A major investor advisory firm recommended Monday that shareholders of the News Corporation vote against the re-election of a vast majority of the media conglomerate’s board, including Rupert Murdoch and his sons, who control the company.
The firm, Institutional Shareholder Services, wrote in a report that the News Corporation’s incumbent directors, 13 out of 15 board members, failed to prevent the company from stumbling into a morass of corporate troubles.
Chief among these is the phone-hacking scandal in Britain that has led to the arrests of several News Corporation executives, parliamentary hearings and a public apology by Mr. Murdoch.
The scandal flared up in July, when The Guardian newspaper of London reported that reporters for a News Corporation publication, News of the World, had hacked into the voice mails of a 13-year-old murder victim, Milly Dowler. It eventually grew to encompass charges of widespread hacking and illicit bribes paid to British police officers.
The scandal has cost the News Corporation financially. The company eventually closed News of the World after 168 years and scuttled plans to buy control of a major satellite television provider, British Sky Broadcasting, for about $12 billion.
Institutional Shareholder Services wrote that the phone-hacking revelations had exposed “a striking lack of stewardship and failure of independence by a board whose inability to set a strong tone-at-the-top about unethical business practices has now resulted in enormous costs — financial, legal, regulatory, reputational and opportunity — for the shareholders the board ostensibly serves.”
Only two of the News Corporation’s director nominees, Joel I. Klein and the venture capitalist James Breyer, received the advisory firm’s approval, since they have served on the board for only a few months.
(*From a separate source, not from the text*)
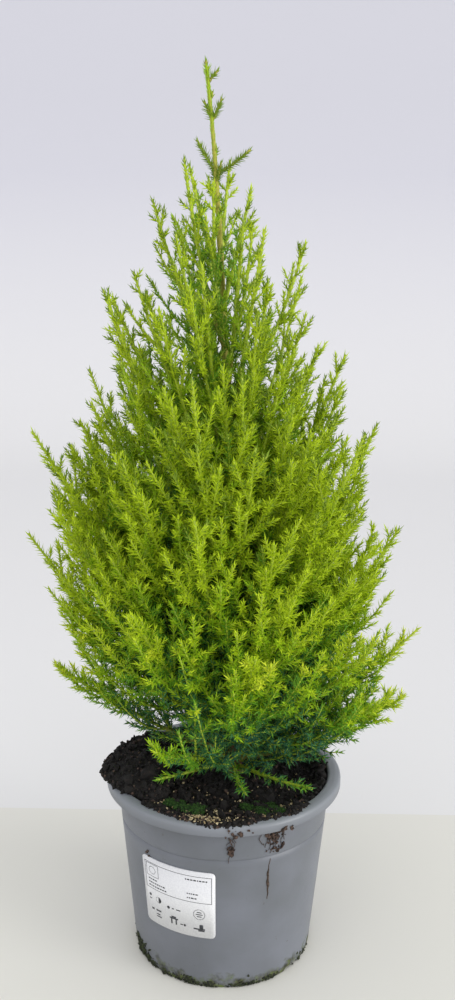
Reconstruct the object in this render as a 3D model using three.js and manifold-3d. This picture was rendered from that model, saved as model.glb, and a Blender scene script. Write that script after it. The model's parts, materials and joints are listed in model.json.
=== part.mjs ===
// A young cypress in its round nursery pot: pot, soil, label, trunk, boughs and masses of needles.
// Millimetres, +Z up. The origin is the centre of the pot's flat underside, and -Y is the label side.
// An azimuth is an angle in degrees from -Y towards +X.
import * as THREE from "three";
import * as BufferGeometryUtils from "three/addons/utils/BufferGeometryUtils.js";
import Module from "manifold-3d";

const wasm = await Module();
wasm.setup();

// Space left between two pieces that touch
const seatGap = 0.3;

// Pot
const potSides = 36;
const footRadius = 43.1;
const neckRadius = 51.3;
const neckHeight = 83;
const rimRadius = 56.6;
const rimHeight = 88.7;
const rimDrop = 5.1;
const rimEdge = 1.3;
const rimRoll = 3;
const rimLean = 5.2;
const rimDip = 2.6;
const wall = 1.5;
const floorThickness = 2;
const footEdge = 0.9;
const mouldLineHeight = 68.5;
const mouldLineStep = 0.35;
const notchCount = 10;
const notchAzimuth = 14;
const notchSize = new THREE.Vector3(9, 6, 1.7);

// Soil
const soilLevel = 86;
const soilTilt = 0.055;
const soilBump = 0.54;
const soilSectors = 20;
const soilRings = [41, 30, 18];
const levelRadius = 9;
const roughRadius = 20;
const heapCentre = new THREE.Vector3(-42, -6, 87);
const heapSize = new THREE.Vector3(14, 31, 5.6);
const heapSides = 12;
const heapRings = 6;

// Label
const labelFrom = -47.5;
const labelTo = -3;
const labelLow = 27.5;
const labelHigh = 62;
const labelCorner = 2;
const labelThickness = 0.3;

// Trunk
const trunkFoot = 86.3;
const trunkTip = 350;
const leaderTop = 413;
const footX = 5;
const leanX = -14;
const leanPower = 1.7;
const bowY = 2;
const collarRadius = 5;
const footTrunkRadius = 3.3;
const tipTrunkRadius = 1.1;
const flareHeight = 7;
const trunkTaper = 0.9;
const trunkSides = 8;
const trunkRings = 16;

// Shoots of the crown: where they leave the trunk decides how far and how steeply they go
const reachByHeight = [
  [90, 62], [96, 74], [110, 78], [150, 74], [190, 60], [225, 50], [260, 36], [300, 24], [345, 12],
];
const riseAngleByHeight = [
  [90, 6], [94, 20], [108, 40], [125, 50], [150, 57], [200, 61], [260, 67], [345, 73],
];
const fillShoots = 18;
const fillLow = 96;
const fillHigh = 316;
const fillPower = 2;
const fillArc = 72;
const fillStart = 0.31;
const fillShift = 0.19;
const reachSpread = 0.2;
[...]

Mr. Klein, who formerly served as the chancellor of New York City’s public schools, is helping supervise the phone-hacking inquiry.
Firms like Institutional Shareholder Services can hold great sway over public companies’ investors. Many large shareholders often follow proxy advisers’ recommendations.
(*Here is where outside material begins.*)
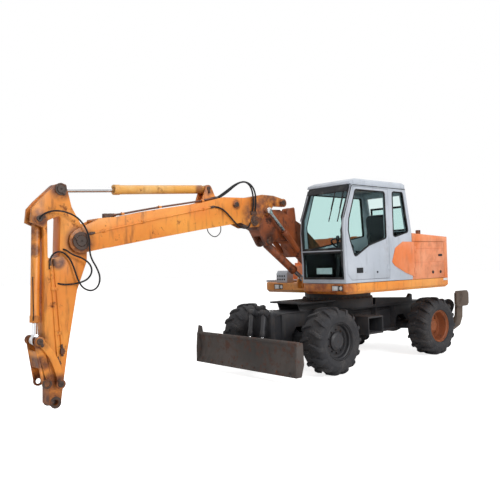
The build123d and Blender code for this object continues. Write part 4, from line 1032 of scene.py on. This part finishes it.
def make_pipes():
    """Steel pipes clipped along the boom and arm, with their unions, clamps, end valves and manifolds."""
    for name, body, radius, finish, route in PIPES:
        pipe = bmesh.new()
        add_tube(pipe, smooth_route(route), radius, segments=12)
        shape_object(name, pipe, finish, body, smooth=50)
        unions = bmesh.new()
        for end, inward in (route[:2], route[:-3:-1]):
            end = at(*end)
            run = (at(*inward) - end).normalized()
            for start, stop, share, segments in ((-0.012, 0.034, 1.8, 6), (0.034, 0.054, 1.45, 16),
                                                 (-0.030, -0.012, 1.3, 16)):
                add_bar(unions, end + run * start, end + run * stop, radius * share, segments=segments)
        shape_object(f"{name}_unions", unions, "pin_steel", body, smooth=50)
    for body, rows in by_body(CLAMPS):
        clamps = bmesh.new()
        for place, along, out, span, height in rows:
            add_clamp(clamps, at(*place), Vector(along).normalized(), Vector(out).normalized(), span, height)
        shape_object(f"clamps_{body}", clamps, "boom_orange", body, bevel=2)
    valves = bmesh.new()
    for x, z in ((5454, 615), (5398, 765)):
        add_box(valves, (x - 26, x + 26), (114, 152), (z - 34, z + 34))
        add_bar(valves, at(x, 134, z - 34), at(x, 134, z - 62), 17, segments=6)
        add_bar(valves, at(x - 40, 134, z), at(x + 26, 134, z), 9, segments=12)
    shape_object("arm_valves", valves, "pin_steel", "arm", bevel=3)
    blocks = bmesh.new()
    add_box(blocks, (2088, 2212), (156, 184), (2592, 2652))
    add_box(blocks, (4700, 4780), (80, 150), (2478, 2534))
    shape_object("boom_manifolds", blocks, "pin_steel", "boom_outer", bevel=4)


CORDS = [
    # name, body, diameter in metres, length in metres, lay, route (x, y, z)
    ("boom_hose_near", "boom_outer", 0.027, 1.20, "loose",
     [(2180, 172, 2640), (2180, 190, 2700), (2178, 200, 2800), (2182, 197, 2935), (2214, 178, 3060),
      (2300, 154, 3126), (2415, 145, 3100), (2520, 139, 3035), (2620, 136, 2960), (2720, 134, 2895),
      (2800, 134, 2852), (2872, 134, 2836)]),
    ("boom_hose_far", "boom_outer", 0.027, 1.28, "loose",
     [(2125, 172, 2640), (2125, 190, 2700), (2124, 200, 2820), (2130, 196, 2950), (2165, 168, 3060),
      (2250, 130, 3125), (2370, 108, 3115), (2500, 100, 3055), (2620, 98, 2975), (2740, 98, 2900),
      (2820, 98, 2850), (2890, 98, 2832)]),
    ("knuckle_hose", "boom_outer", 0.024, 0.88, "loose",
     [(2955, 182, 2690), (2860, 188, 2688), (2740, 190, 2620), (2640, 190, 2530), (2530, 190, 2430),
      (2420, 188, 2372), (2310, 185, 2372), (2240, 178, 2420), (2220, 150, 2470)]),
    ("boom_loop", "boom_outer", 0.014, 0.52, "loose",
     [(3010, 60, 2425), (3020, 66, 2345), (2970, 70, 2270), (2873, 70, 2230), (2790, 70, 2270),
      (2742, 66, 2345), (2750, 60, 2425)]),
    ("arm_hose_outer", "arm", 0.022, 2.6, "loose",
     [(5662, 122, 2415), (5664, 152, 2460), (5566, 172, 2529), (5434, 190, 2549), (5287, 206, 2516),
      (5176, 216, 2452), (5082, 220, 2333), (5030, 220, 2184), (5040, 220, 2062), (5020, 216, 1940),
      (4930, 210, 1800), (4885, 204, 1680), (4915, 200, 1560), (5010, 195, 1505), (5127, 188, 1550),
      (5189, 178, 1663), (5222, 165, 1790), (5270, 156, 1925), (5375, 150, 2035), (5490, 142, 2015),
      (5542, 130, 1915), (5535, 114, 1810)]),
    ("arm_hose_inner", "arm", 0.022, 1.03, "loose",
     [(5350, 108, 2060), (5328, 150, 2050), (5256, 185, 1985), (5119, 192, 1940), (5018, 186, 1864),
      (4985, 180, 1769), (5030, 170, 1677), (5129, 155, 1625), (5282, 142, 1606), (5392, 126, 1612),
      (5430, 108, 1625)]),
    ("bucket_cylinder_hose", "bucket_cylinder_barrel", 0.014, 0.58, "loose",
     [(5725, 52, 1720), (5736, 78, 1665), (5742, 96, 1580), (5744, 100, 1480), (5744, 98, 1350),
      (5738, 84, 1240), (5728, 46, 1175)]),
]


def make_cords():
    """Free hydraulic hoses, each one smooth line that goes back into the machine."""
    for name, body, diameter, length, lay, route in CORDS:
        hose = route_curve(name, route, 12)
        hose.data.bevel_depth = diameter / 2
        hose.data.bevel_resolution = 4
        hose.data.use_fill_caps = True
        hose.data.materials.append(FINISH["rubber"])
        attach(hose, body)


class EXCAVATOR_OT_hoses(Steps, bpy.types.Operator):
    """Make the free hydraulic hoses"""

    bl_idname = "excavator.hoses"
    bl_label = "Hoses"
    steps = (make_cords,)


class EXCAVATOR_OT_boom(Steps, bpy.types.Operator):
    """Make the boom's pins, rings, pipes, clamps and valves"""

    bl_idname = "excavator.boom"
    bl_label = "Boom"
    steps = (make_pins, make_rings, make_pipes)


# ---------- hood, deck and undercarriage
RIB_LEVELS = (1752, 2002)                  # heights of the two pressed ribs along the service door
LAMPS = [
    # front, low y and high y of each box of lamps, and y of the middle of its round lamp
    (1170, 905, 1150, 1098), (960, -690, -450, -502),
]


def make_body_fittings():
    """Ribs and locks of the service door, exhaust's sleeve, lamps' backs and bezels, cover's holes."""
    ribs = bmesh.new()
    for z in RIB_LEVELS:
        add_tube(ribs, [at(-700, 1224, z), at(-1636, 1224, z)], 7, segments=8)
    shape_object("service_door_ribs", ribs, "body_orange", "service_door", smooth=70)
    lock = bmesh.new()
    ring = [(0.5, 0), (30, 0), (30, 4), (26, 7), (20, 7), (18, 4), (0.5, 4)]
    for x in (-1269, -1520):
        add_lathe(lock, ring, at(x, 1225, 1560), segments=32)
    add_box(lock, (-1580, -1460), (1224, 1233), (1850, 1890))
    shape_object("service_door_locks", lock, "plastic_black", "service_door", bevel=2)
    sleeve = bmesh.new()
    add_lathe(sleeve, [(45, 2268), (47, 2270), (47, 2372), (45, 2374), (35, 2374), (35, 2366), (45, 2366)],
              at(-1760, 600, 0), segments=32, axis=UP)
    shape_object("exhaust_sleeve", sleeve, "pipe_steel", "engine_hood")
    backs = bmesh.new()
    for front, low, high, _ in LAMPS:
        add_prism(backs, [(front - 39, 1316), (front - 36, 1316), (front - 34, 1414), (front - 39, 1414)],
                  low + 1, high - 1)
    shape_object("lamp_backs", backs, "rubber", "upper")
    bezels = bmesh.new()
    for front, _, _, middle in LAMPS:
        ring = [(33, 26), (33, 31), (41, 31), (43, 26)]
        add_lathe(bezels, ring, at(front - 40, middle, 1370), segments=40, axis=AHEAD)
    for front, low, _, _ in LAMPS:
        frame_line = [(low + 10, 1331), (low + 132, 1331), (low + 132, 1409), (low + 10, 1409)]
        add_tube(bezels, [at(front - 12, y, z) for y, z in frame_line], 4, closed=True, segments=4)
    shape_object("lamp_bezels", bezels, "plastic_black", "upper")
    # the holes are drawn as black discs on the cover: their black is painted shade inside each hole
    holes = bmesh.new()
    for row in range(2):
        for column in range(4):
            place = at(901, -640 + 58 * column, 1500 + 62 * row)
            add_lathe(holes, [(0.5, -3), (17, -3), (17, 1), (14, 3), (12, 0), (0.5, 0)], place, segments=20,
                      axis=AHEAD)
    shape_object("cover_holes", holes, "rubber", "upper")


def make_bolts(name, body, bolt, count, centre, **spacing):
    """A piece that is a row or ring of one bolt."""
    shape = bmesh.new()
    add_copies(shape, bolt, count, centre, **spacing)
    shape_object(name, shape, "pin_steel", body)


def make_ring_bolts():
    """Bolts round the slewing ring."""
    bolt = bmesh.new()
    start = Vector((0.626, 0, 0))
    add_bar(bolt, start, start + UP * 0.022, 15, segments=6)
    add_bar(bolt, start, start + UP * 0.005, 19)
    make_bolts("slewing_ring_bolts", "chassis", bolt, 36, at(0, 0, 1140), turn=(0, 0, math.tau / 36))


def make_blade_fittings():
    """Bolts of the blade's cutting edge."""
    front = (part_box("blade")[1].x - SLEW_X) * 1000
    bolt = bmesh.new()
    add_bar(bolt, Vector(), AHEAD * 0.010, 17, segments=6)
    make_bolts("blade_edge_bolts", "blade", bolt, 9, at(front - 12, -1080, 175), step=(0, 0.27, 0))


def make_step_treads():
    """Raised studs on the treads of the access steps."""
    for z in (590, 860):
        for side, sign in (("left", 1), ("right", -1)):
            row = bmesh.new()
            for k in range(6):
                foot = Vector((-0.125 + 0.05 * k, 0, 0))
                add_bar(row, foot, foot + UP * 0.007, 9, segments=12, end_radius=6)
            studs = bmesh.new()
            add_copies(studs, row, 9, at(260, sign * 500, z), step=(0, sign * 0.065, 0))
            shape_object(f"step_studs_{side}_{z}", studs, "chassis_black", "chassis")


CHASSIS_LINES = [
    # radius, route (x, y, z)
    (9, [(-1400, 298, 900), (-1200, 298, 900), (-700, 298, 880), (0, 298, 880), (500, 298, 900),
         (900, 298, 940)]),
    (9, [(-1400, 298, 868), (-1200, 298, 868), (-700, 298, 848), (0, 298, 848), (500, 298, 868),
         (900, 298, 905)]),
    (7, [(1180, 330, 960), (1320, 345, 985), (1500, 320, 975), (1690, 262, 960), (1850, 262, 930)]),
]


def make_chassis_lines():
    """Brake and blade pipes clipped along the frame's web."""
    lines = bmesh.new()
    for radius, route in CHASSIS_LINES:
        for sign in (1, -1):
            add_tube(lines, smooth_route([(x, sign * y, z) for x, y, z in route]), radius, segments=8)
    shape_object("chassis_pipes", lines, "rim_black", "chassis", "engine_iron", smooth=60)


class EXCAVATOR_OT_body(Steps, bpy.types.Operator):
    """Make the fittings of the hood, deck and lamps"""

    bl_idname = "excavator.body"
    bl_label = "Hood and deck"
    steps = (make_body_fittings,)


class EXCAVATOR_OT_chassis(Steps, bpy.types.Operator):
    """Make the fittings of the undercarriage and blade"""

    bl_idname = "excavator.chassis"
    bl_label = "Undercarriage"
    steps = (make_ring_bolts, make_blade_fittings, make_step_treads, make_chassis_lines)


class EXCAVATOR_PT_panel(bpy.types.Panel):
    """Lists the steps that dress the machine"""

    bl_idname = "EXCAVATOR_PT_panel"
    bl_label = "Wheeled excavator"
    bl_space_type = "VIEW_3D"
    bl_region_type = "UI"
    bl_category = "Excavator"

    def draw(self, context):
        for group in (context.scene.excavator_looks, context.scene.excavator_light):
            for name in group.__annotations__:
                self.layout.prop(group, name)
        for operator in OPERATORS:
            self.layout.operator(operator.bl_idname)


GROUPS = [MachineLooks, StudioLight]
OPERATORS = [EXCAVATOR_OT_stage, EXCAVATOR_OT_finishes, EXCAVATOR_OT_hoses, EXCAVATOR_OT_wheels,
             EXCAVATOR_OT_cab, EXCAVATOR_OT_boom, EXCAVATOR_OT_body, EXCAVATOR_OT_chassis]


def register():
    for kind in (*GROUPS, *OPERATORS, EXCAVATOR_PT_panel):
        bpy.utils.register_class(kind)
    bpy.types.Scene.excavator_looks = bpy.props.PointerProperty(type=MachineLooks)
    bpy.types.Scene.excavator_light = bpy.props.PointerProperty(type=StudioLight)


def unregister():
    del bpy.types.Scene.excavator_light
    del bpy.types.Scene.excavator_looks
    for kind in reversed((*GROUPS, *OPERATORS, EXCAVATOR_PT_panel)):
        bpy.utils.unregister_class(kind)


def main():
    register()
    bpy.ops.excavator.stage()
    bpy.ops.excavator.finishes()
    bpy.ops.excavator.hoses()
    bpy.ops.excavator.wheels()
    bpy.ops.excavator.cab()
    bpy.ops.excavator.boom()
    bpy.ops.excavator.body()
    bpy.ops.excavator.chassis()


if __name__ == "__main__":
    main()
Still, the firm’s call to arms is largely symbolic, since Mr. Murdoch, the News Corporation’s chairman and chief executive, controls about 40 percent of the company’s voting shares. Prince Walid bin Talal of Saudi Arabia, who owns about 7 percent of News Corp.’s stock, publicly backed the company’s management in July.
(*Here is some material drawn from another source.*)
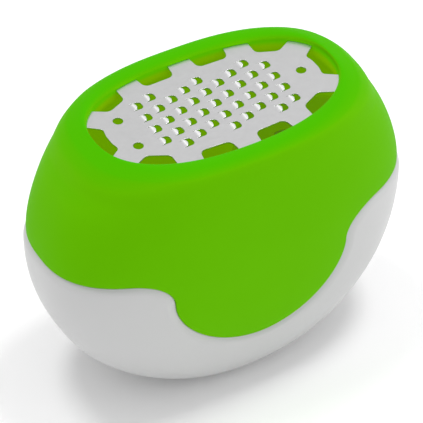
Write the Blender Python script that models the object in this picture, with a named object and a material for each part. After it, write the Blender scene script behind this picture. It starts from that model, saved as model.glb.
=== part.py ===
"""Palm-held citrus zester: an etched steel blade in a soft green shell over a white catch cup.

Frame: metres, +Z up, origin at the middle of the cup's flat base, +X along the long axis.
Every outline is a superellipse, and every shell is lofted from rings of points on the skin.
"""
import math

import bmesh
import bpy

MM = 0.001
GAP = 0.3 * MM

# Outer skin of the closed zester: half length, half width and squareness of its plan outline
BELLY = (51.5 * MM, 27.2 * MM, 2.6)
RIM_OUTLINE = (34.6 * MM, 23.5 * MM, 2.46)
OPENING = (33.7 * MM, 18.5 * MM, 2.35)
BELLY_Z = 46.6 * MM
RIM_Z = 79.95 * MM
BASE_SQUARENESS = 2.0
BASE_CUT = 0.95             # the base is cut flat at this share of the full belly depth
KEEL_POWER = 2.2            # how full the underside is along the length
BILGE_POWER = 3.45          # how full the underside is across the width
FLANK_START = 1.51          # how softly the flank leaves the belly
FLANK_END = 0.61            # how straight the flank runs into the rim

# Wavy seam between cup and shell
SEAM_Z = 49.3 * MM
FLAP_HALF_WIDTH = 25.7 * MM
FLAP_SHOULDER_Z = 40.7 * MM
FLAP_TIP_Z = 20.5 * MM
FLAP_POWER = 1.81
FLARE_WIDTH = 11.7 * MM
FLAP_STEPS, FLARE_STEPS, END_STEPS = 8, 5, 7
HULL_Z = 16.0 * MM          # level rows of the cup end here
HULL_ROWS, LIP_ROWS = 5, 4
HULL_ROW_POWER = 1.8        # crowds the rows towards the base, where the hull bends most

# Walls
CUP_WALL = 2.0 * MM
CUP_FLOOR = 2.2 * MM
SHELL_WALL = 2.2 * MM
SEAM_STEP = 0.35 * MM       # the cup's lip stands this proud of the shell
SEAM_FADE = 4.0 * MM
SKIRT_ROWS = 6
SKIRT_ROW_POWER = 1.5       # crowds the skirt's rows towards the seam
COLLAR_OUTER, COLLAR_INNER = 2.5 * MM, 3.9 * MM
COLLAR_REACH = 4.0 * MM
COLLAR_ROWS = 3

# Soft top
SKIRT_TOP_Z = 62.7 * MM
RIM_FOOT_Z = 72.0 * MM
RIM_STEPS = 64
RIM_ROWS_Z = (74.2 * MM, 76.4 * MM)     # heights of the rows between the rim's foot and its shoulder
CREST_STEPS, MOUTH_STEPS, THROAT_STEPS = 4, 3, 2
SHOULDER_DROP = 1.8 * MM    # the skin starts to round over this far below the rim's crest
CREST = 0.5                 # where the crest lies between the opening and the rim outline
THROAT_Z = 75.6 * MM        # the opening's straight wall ends here
CROWN = 0.95 * MM           # the blade and rim rise this much from the middle to the ends
CROWN_FADE = 4.0 * MM       # height above the rim's foot over which it takes up the crown

# Blade
BLADE_Z = 78.2 * MM
BLADE_THICKNESS = 0.4 * MM
COLUMNS = 9
COLUMN_SPACING = 4.49 * MM
TOOTH_PITCH = 4.945 * MM
COLUMN_LAGS = (0, 2, 1)     # thirds of a pitch that each column is lower than the first
LATTICE_X = 0.45 * MM       # the middle column
LATTICE_Y = -6.56 * MM      # the lowest tooth of the first column
SLOT_HALF_WIDTH = 1.38 * MM
SLOT_ROOT_X = -1.5 * MM
SLOT_END_X = 1.5 * MM
SLOT_CORNER = 1.0 * MM
TOOTH_ROOT_HALF, TOOTH_TIP_HALF = 1.2 * MM, 1.0 * MM
TOOTH_TIP_X = -0.25 * MM
TOOTH_RISE = 0.42 * MM
HOLE_RADIUS = 1.33 * MM
HOLE_SIDES = 12
HOLE_CENTRES = ((25.4 * MM, 0.0), (-24.4 * MM, 5.35 * MM), (-24.4 * MM, -5.35 * MM))


def clear_scene():
    for old in list(bpy.data.objects):
        bpy.data.objects.remove(old, do_unlink=True)


def make_material(name, colour, roughness, metallic=0.0):
    material = bpy.data.materials.new(name)
    material.use_nodes = True
    shader = material.node_tree.nodes["Principled BSDF"]
    shader.inputs["Base Color"].default_value = (*colour, 1.0)
    shader.inputs["Roughness"].default_value = roughness
    shader.inputs["Metallic"].default_value = metallic
    return material


def add_object(name, mesh, material, sharp_degrees=35.0):
    """Give a finished bmesh a name and a material, with smooth round faces."""
    bmesh.ops.recalc_face_normals(mesh, faces=mesh.faces[:])
    data = bpy.data.meshes.new(name)
    mesh.to_mesh(data)
    mesh.free()
    data.shade_smooth()
    data.set_sharp_from_angle(angle=math.radians(sharp_degrees))
    data.materials.append(material)
    part = bpy.data.objects.new(name, data)
    bpy.context.scene.collection.objects.link(part)
    return part


def loft(rings, close=False):
    """Join rings of equal length with quads, and cap the ends unless the stack closes on itself."""
    mesh = bmesh.new()
    loops = [[mesh.verts.new(point) for point in ring] for ring in rings]
    pairs = list(zip(loops, loops[1:]))
    if close:
        pairs.append((loops[-1], loops[0]))
    for lower, upper in pairs:
        for i in range(len(lower)):
            j = (i + 1) % len(lower)
            mesh.faces.new((lower[i], lower[j], upper[j], upper[i]))
    if not close:
        mesh.faces.new(reversed(loops[0]))
        mesh.faces.new(loops[-1])
    return mesh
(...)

Institutional Shareholder Services also took issue with the News Corporation’s executive compensation plans, particularly the near-tripling of Mr. Murdoch’s cash bonus for the 2011 fiscal year to $12.5 million.
It noted that Chase Carey, the News Corporation’s deputy chairman and chief operating officer, received a tax benefit when his contract was renewed, although his base salary was cut in half to $4.05 million.
The firm recommended voting against the executive compensation proposal, although it is only advisory.
As expected, the News Corporation took issue with the recommendations, saying it “strongly disagrees” with them.
“The company takes the issues surrounding News of the World seriously and is working hard to resolve them,” Teri Everett, a company spokeswoman, said in a statement. “However, I.S.S.’s disproportionate focus on these issues is misguided and a disservice to our stockholders. Moreover, I.S.S. failed to consider that the company’s compensation practices reflect its robust performance in FY 2011 driven by its broad, diverse group of businesses across the globe.”
Shares in the News Corporation closed up more than 4 percent on Monday, at $16.97.